▶ **Source excerpt**:
++++++++++++++++++++
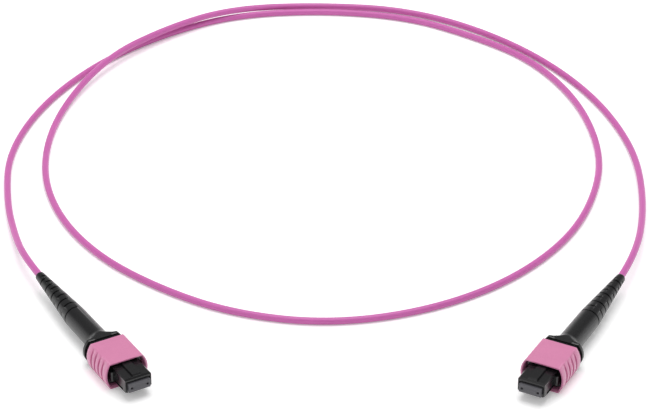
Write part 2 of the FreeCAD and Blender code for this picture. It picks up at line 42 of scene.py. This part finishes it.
# Cord
CORD_RADIUS = 1.0 * MM
CORD_INSIDE = 8.0 * MM
CORD_STRAIGHT_A = 8.0 * MM
CORD_STRAIGHT_B = 10.0 * MM

# Corner points of the cord's route between the connectors, in millimetres
ROUTE = [
    (4.8, 57, 2.4),
    (11.8, 77.5, 1),
    (24, 102.5, 1),
    (45.5, 124.5, 1),
    (73, 140.5, 1),
    (101, 147.5, 1),
    (127.5, 147.5, 1),
    (154.5, 135, 1),
    (175.5, 117, 1),
    (186.5, 95, 1),
    (193.5, 73, 1),
    (191.5, 45, 1),
    (181.5, 18, 1),
    (167.5, -2.5, 1),
    (144.5, -22.5, 1),
    (115.5, -34, 1),
    (86, -35, 1),
    (59.5, -26.5, 1),
    (40, -9, 1),
    (28.5, 12, 1),
    (21, 36.5, 1),
    (21, 63.5, 1),
    (29.5, 91, 1),
    (48.5, 118.5, 1),
    (75, 138, 3.6),
    (99.5, 145.8, 3.7),
    (124, 148.3, 3.5),
    (151.5, 141.6, 1),
    (179.5, 121, 1),
    (195, 86.5, 1),
    (198, 48, 1),
    (189.5, 11, 1),
    (172, -19, 1.8),
]

# Strain relief boots: places along connector A's axis, from its ferrule's face, and radii, in millimetres;
# turns in degrees
BOOT_COLUMNS = 96
BOOT_START = 21.0
PLATE_END = 21.9
FLARE_LENGTH = 3.4
FLANGE_W = 11.8
FLANGE_FLAT = 8.7
FLANGE_H = 6.8
PLATE_LIP = 0.08
FLARE_STEPS = 12
PLAIN_R = 3.25
FLEX_R = 3.15
TIP_R = 1.38
TIP_ROUND = 0.7
TIP_STEPS = ((0.0, 0.0), (0.3, 0.02), (0.55, 0.08), (0.66, 0.16), (TIP_ROUND, 0.22))
FLEX_REACH = 22.6
RING_TAPER = 0.6
SLOTS = 10
SLOT_W = 0.5
SLOT_CROWDING = 0.36
SLOT_FLOOR_R = 1.15
SLOT_LIP = 0.07
SLOT_DRAFT = 0.02
BRIDGE_HALF = 0.95
BRIDGE_TURN = 45.0
PATTERN_TURN = 15.0
BOOT_CREASE = math.radians(38)
NECK_ROOM = 2.42
BORE = ((1.05, 38.4), (1.5, 37.7), (1.5, 30.1), (NECK_ROOM, 30.1), (NECK_ROOM, BOOT_START))

# Fibre ends in the ferrule's face
FIBRES = 12
FIBRE_SIDES = 12
FIBRE_PITCH = 0.25 * MM
FIBRE_RADIUS = 0.07 * MM
FIBRE_PROUD = 0.004 * MM

# Edge rounding by piece
WELD_REACH = 0.0005 * MM
EDGE_ANGLE = math.radians(40)
EDGE = {
    "coupling_sleeve": 0.06 * MM,
    "inner_housing": 0.09 * MM,
    "ferrule": 0.04 * MM,
    "rear_body": 0.08 * MM,
    "pin_keeper": 0.06 * MM,
}

# Materials
ROUGHNESS_SPREAD = 0.06
BUMP_STRENGTH = 0.6

# Camera
CAMERA = Vector((-268.3, -583.7, 428.4)) * MM
YAW = math.radians(30.42)
PITCH = math.radians(31.085)
LENS = 157.0

# Studio
FLOOR = 4.0
FLOOR_GLOW = 0.22
FLOOR_DROP = 0.02 * MM
WORLD_LIGHT = 0.5
# Heights of a ray's direction where the white backdrop ends and the dim ceiling starts
BACKDROP_TOP = 0.15
CEILING_START = 0.42
CEILING = 0.25
LAMP_TARGET = Vector((0.1, 0.05, 0.0))
LAMPS = (
    ("top_lamp", (0.25, 0.2, 1.25), 1.0, 10.5),
    ("left_lamp", (-0.9, 0.1, 0.7), 0.9, 1.5),
)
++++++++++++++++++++
▶ **What is being asked**: Output exactly the leading lines of the data, up to and including the line marked by "CORD_STRAIGHT_B = 10.0 * MM".

▶ **Output for this task**:
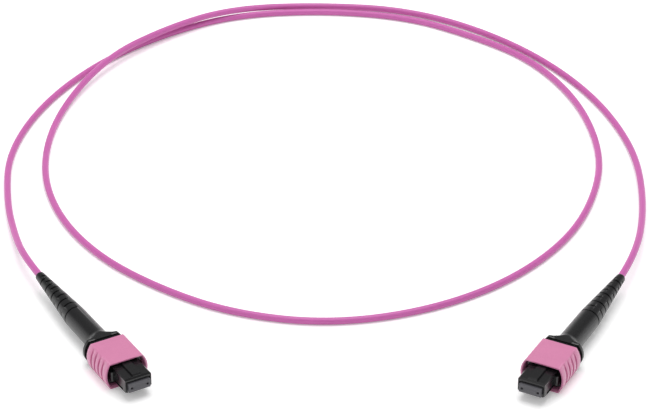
Write part 2 of the FreeCAD and Blender code for this picture. It picks up at line 42 of scene.py. This part finishes it.
# Cord
CORD_RADIUS = 1.0 * MM
CORD_INSIDE = 8.0 * MM
CORD_STRAIGHT_A = 8.0 * MM
CORD_STRAIGHT_B = 10.0 * MM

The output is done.